For many, India’s crypto taxes seem like a proactive move to discourage trading. Still, speaking from an investor’s point of view, Armaan argued that the government did the best they could in terms of explaining the tax structure with the information they had at their disposal.

The waiting game

Friendlier tax reforms are a waiting game for Indian entrepreneurs and inventors, but both communities have to be compliant while preparing for greener pastures. For investors, this means educating themselves about the ecosystem and best practices for trading. Armaan’s approach in the current scenario is to have low allocation and a systematic investment plan approach to investing. 

In addition to being watchful of the market developments, Dhir advises the community to engage with the government in their own capacities with a positive frame of mind and not engage in antagonistic banter on social media. “The new use cases, new projects and new products are only going to come out and this space is only going to get bigger. So if you do want to part or not, you have to do your own research, and you have to be committed,” added Malviya.

Recent: Andorra green lights Bitcoin and blockchain with Digital Assets Act

Menon recommended that entrepreneurs keep engaging with the government in the hopes that it will tweak its policies one day. “Parallelly, all the developments need to be shared with the government as well, so they are aware of the innovation happening in this space by the talent at home; this may have an overall positive impact on the industry at large,” added Raza.
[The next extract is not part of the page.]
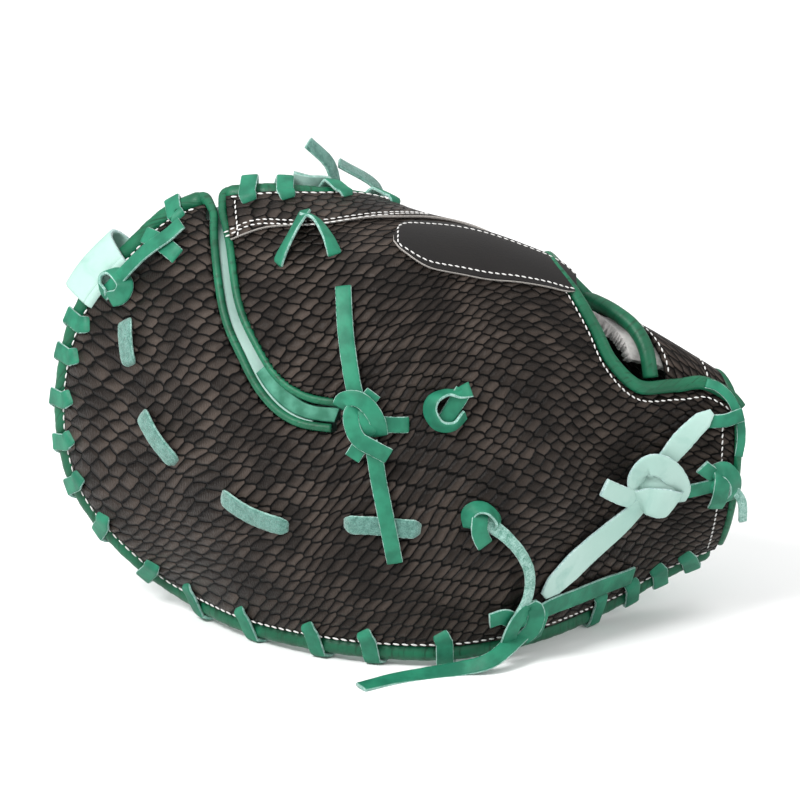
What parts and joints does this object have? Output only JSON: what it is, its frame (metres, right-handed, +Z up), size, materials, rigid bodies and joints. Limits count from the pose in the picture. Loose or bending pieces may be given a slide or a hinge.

Furthermore, Malviya stated that entrepreneurs must be committed to the cause as they strive to build solutions catering to a growing number of use cases, adding that “you don't necessarily have to focus on shifting out of India; I think the first focus should be what problem you're trying to solve.”

In the meantime, investors are hopeful for constructive frameworks around cryptocurrencies to help weed out bad actors from the equation.